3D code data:
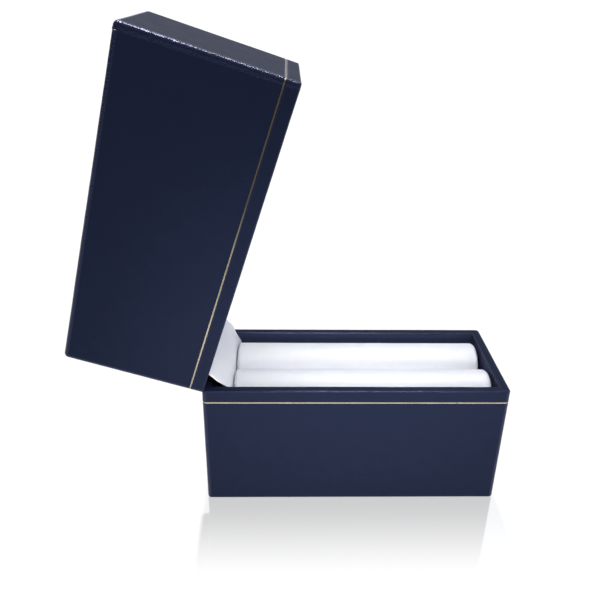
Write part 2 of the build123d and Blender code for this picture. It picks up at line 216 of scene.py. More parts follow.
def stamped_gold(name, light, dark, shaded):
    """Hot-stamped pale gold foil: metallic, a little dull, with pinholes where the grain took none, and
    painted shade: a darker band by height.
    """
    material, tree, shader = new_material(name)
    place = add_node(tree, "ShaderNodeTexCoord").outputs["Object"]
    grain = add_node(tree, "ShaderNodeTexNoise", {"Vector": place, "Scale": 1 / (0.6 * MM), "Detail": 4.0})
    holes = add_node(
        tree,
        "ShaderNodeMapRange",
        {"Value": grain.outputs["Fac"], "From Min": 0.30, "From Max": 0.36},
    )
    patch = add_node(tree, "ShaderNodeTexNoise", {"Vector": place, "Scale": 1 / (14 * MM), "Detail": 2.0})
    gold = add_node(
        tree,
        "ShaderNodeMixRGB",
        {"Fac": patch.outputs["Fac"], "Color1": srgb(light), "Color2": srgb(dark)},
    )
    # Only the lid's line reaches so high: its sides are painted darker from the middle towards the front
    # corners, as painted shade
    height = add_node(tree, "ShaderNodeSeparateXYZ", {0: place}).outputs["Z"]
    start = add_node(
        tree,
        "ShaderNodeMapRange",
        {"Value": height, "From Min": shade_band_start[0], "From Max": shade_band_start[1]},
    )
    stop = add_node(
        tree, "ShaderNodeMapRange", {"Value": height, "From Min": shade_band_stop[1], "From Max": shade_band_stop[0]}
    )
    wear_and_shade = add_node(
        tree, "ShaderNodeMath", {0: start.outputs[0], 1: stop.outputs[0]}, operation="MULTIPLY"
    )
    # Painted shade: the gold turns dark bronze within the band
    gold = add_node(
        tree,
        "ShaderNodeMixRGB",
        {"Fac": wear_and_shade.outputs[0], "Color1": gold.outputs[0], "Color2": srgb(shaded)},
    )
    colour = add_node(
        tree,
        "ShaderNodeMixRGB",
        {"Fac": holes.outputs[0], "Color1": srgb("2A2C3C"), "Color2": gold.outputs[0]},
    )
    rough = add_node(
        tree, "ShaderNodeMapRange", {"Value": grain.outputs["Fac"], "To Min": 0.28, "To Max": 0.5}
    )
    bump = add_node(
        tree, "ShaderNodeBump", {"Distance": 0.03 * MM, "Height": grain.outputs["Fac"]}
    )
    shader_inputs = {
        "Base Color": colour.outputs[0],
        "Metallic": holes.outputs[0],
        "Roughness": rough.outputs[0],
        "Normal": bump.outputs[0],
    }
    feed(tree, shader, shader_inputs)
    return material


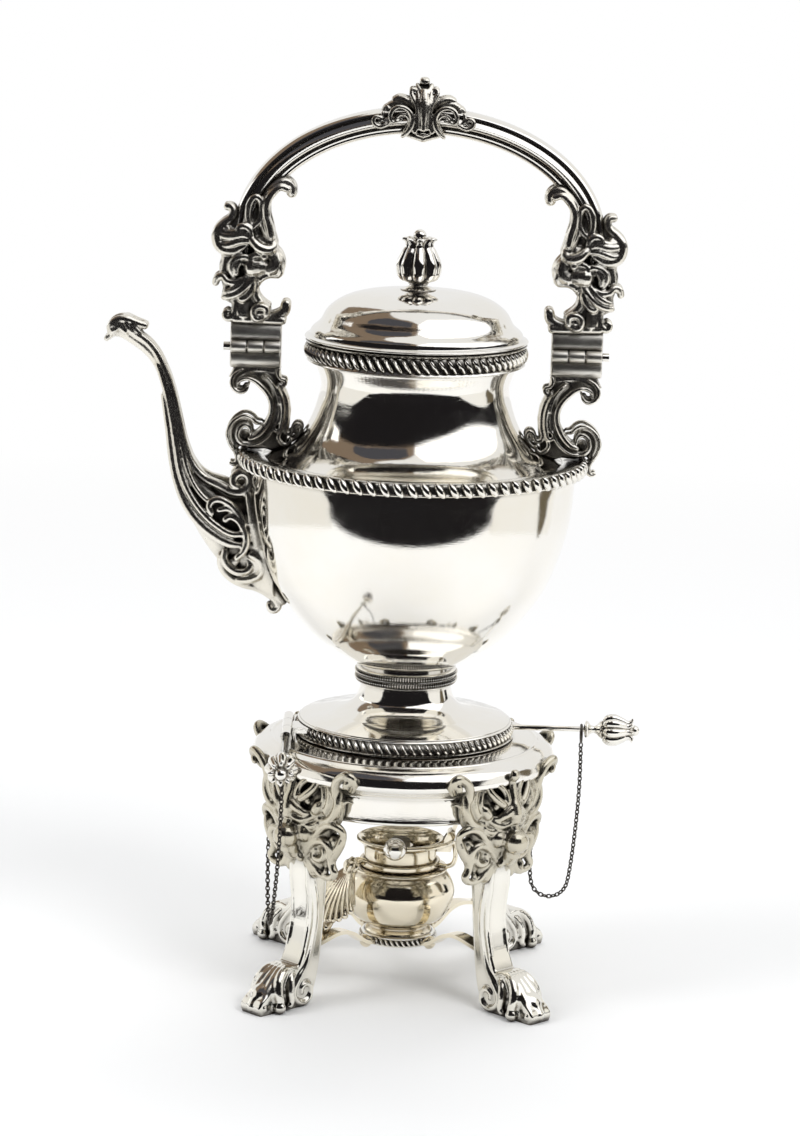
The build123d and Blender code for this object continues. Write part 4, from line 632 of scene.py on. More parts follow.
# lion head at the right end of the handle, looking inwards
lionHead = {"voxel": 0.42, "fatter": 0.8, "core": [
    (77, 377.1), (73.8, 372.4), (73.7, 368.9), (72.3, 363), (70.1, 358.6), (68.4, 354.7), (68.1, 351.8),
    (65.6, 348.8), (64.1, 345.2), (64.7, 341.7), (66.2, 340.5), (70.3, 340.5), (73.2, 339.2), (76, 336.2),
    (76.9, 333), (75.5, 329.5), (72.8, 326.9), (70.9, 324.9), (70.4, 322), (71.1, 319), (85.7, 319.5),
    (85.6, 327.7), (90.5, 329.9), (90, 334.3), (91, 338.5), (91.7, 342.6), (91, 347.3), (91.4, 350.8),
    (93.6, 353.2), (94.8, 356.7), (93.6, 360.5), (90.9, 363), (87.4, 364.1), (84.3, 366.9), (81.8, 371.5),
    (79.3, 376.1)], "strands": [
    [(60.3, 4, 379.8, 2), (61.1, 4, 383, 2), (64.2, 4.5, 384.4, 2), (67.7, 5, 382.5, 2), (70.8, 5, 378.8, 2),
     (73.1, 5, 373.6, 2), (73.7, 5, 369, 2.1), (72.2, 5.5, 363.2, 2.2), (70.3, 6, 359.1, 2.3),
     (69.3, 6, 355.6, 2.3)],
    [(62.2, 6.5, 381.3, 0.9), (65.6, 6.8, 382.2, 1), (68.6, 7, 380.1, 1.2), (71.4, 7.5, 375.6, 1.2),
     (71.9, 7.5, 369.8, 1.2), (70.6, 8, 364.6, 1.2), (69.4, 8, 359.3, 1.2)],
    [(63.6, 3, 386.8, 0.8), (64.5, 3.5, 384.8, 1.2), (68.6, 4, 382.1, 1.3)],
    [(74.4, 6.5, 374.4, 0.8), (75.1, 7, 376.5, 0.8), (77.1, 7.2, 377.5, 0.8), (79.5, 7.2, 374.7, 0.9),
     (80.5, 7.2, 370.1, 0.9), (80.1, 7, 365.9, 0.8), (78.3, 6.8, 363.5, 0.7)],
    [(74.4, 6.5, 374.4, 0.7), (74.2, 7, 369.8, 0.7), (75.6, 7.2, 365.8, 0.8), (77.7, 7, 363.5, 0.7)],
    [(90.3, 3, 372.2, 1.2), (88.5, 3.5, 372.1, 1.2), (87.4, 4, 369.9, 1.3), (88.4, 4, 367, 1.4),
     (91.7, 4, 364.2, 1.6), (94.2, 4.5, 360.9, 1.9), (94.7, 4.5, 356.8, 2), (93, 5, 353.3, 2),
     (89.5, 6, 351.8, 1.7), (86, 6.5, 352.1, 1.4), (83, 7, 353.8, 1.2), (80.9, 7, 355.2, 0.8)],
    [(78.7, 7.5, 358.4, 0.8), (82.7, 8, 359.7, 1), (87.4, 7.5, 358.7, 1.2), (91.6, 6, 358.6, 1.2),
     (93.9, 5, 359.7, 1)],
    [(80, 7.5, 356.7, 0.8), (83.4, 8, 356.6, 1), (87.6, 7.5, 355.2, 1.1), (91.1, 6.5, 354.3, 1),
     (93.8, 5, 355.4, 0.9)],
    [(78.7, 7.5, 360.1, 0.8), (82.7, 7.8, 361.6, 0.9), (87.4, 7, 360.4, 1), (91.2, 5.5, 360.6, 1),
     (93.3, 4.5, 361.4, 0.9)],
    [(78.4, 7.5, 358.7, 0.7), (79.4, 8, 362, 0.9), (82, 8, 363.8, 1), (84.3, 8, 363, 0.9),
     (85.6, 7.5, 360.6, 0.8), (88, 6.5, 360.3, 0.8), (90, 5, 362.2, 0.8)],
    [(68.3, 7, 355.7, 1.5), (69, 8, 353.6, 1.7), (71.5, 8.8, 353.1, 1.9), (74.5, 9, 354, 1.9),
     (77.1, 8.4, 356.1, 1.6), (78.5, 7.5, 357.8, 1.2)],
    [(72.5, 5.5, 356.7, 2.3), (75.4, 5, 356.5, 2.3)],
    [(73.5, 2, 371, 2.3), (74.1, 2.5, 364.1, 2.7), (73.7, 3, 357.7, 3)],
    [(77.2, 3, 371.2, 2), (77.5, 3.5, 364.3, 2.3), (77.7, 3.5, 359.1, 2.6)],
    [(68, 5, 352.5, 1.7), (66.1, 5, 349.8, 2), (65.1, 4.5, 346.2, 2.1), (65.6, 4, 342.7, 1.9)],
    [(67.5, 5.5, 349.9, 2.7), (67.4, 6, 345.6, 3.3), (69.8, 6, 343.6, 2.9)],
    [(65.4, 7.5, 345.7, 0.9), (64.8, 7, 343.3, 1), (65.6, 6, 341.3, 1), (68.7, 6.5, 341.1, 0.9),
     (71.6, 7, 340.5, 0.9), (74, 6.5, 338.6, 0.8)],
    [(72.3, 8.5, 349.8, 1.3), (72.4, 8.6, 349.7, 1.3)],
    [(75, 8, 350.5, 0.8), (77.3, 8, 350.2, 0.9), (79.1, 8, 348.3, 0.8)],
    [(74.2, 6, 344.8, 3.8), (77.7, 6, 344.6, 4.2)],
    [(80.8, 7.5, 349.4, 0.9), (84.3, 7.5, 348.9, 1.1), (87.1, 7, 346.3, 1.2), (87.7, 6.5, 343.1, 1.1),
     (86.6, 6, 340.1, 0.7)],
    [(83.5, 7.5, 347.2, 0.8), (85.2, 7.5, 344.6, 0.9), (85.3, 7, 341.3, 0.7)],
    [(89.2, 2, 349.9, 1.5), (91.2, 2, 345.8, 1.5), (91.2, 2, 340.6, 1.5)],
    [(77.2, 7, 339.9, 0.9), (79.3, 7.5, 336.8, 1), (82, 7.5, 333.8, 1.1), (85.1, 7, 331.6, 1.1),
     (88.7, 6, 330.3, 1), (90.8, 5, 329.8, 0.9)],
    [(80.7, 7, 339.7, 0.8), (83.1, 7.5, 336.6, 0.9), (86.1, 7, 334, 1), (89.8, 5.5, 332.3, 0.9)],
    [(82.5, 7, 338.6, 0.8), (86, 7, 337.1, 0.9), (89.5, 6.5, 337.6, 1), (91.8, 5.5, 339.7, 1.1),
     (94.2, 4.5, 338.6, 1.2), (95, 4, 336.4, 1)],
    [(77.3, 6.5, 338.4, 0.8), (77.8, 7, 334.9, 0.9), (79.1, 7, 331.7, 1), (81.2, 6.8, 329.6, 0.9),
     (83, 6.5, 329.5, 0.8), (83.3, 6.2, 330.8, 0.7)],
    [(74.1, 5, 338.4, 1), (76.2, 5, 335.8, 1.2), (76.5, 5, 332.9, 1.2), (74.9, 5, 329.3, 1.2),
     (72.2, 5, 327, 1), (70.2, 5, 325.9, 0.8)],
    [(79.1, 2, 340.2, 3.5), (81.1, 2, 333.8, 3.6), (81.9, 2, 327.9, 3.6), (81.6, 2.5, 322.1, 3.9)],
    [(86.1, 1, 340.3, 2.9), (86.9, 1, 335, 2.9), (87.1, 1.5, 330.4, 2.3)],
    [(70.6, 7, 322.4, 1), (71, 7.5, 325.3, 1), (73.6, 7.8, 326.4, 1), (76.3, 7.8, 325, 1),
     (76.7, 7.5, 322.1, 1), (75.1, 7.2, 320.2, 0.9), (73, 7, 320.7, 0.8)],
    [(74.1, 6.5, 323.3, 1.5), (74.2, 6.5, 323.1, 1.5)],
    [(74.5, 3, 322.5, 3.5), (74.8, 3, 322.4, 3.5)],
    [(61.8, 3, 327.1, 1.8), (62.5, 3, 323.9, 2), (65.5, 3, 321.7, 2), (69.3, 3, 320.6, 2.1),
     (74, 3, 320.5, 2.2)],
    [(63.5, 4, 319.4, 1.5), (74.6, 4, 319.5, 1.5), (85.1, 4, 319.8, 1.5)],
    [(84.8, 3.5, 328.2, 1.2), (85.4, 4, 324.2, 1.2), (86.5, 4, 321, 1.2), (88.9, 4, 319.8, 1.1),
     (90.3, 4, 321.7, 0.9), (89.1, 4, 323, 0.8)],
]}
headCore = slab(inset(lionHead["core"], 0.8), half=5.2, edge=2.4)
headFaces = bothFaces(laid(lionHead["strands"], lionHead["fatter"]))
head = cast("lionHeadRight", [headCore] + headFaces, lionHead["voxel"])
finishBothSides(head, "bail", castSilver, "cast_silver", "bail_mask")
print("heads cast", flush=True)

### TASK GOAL
Go through the records line by line and count those containing the string "this". Give only the total.

### EXPECTED OUTPUT
2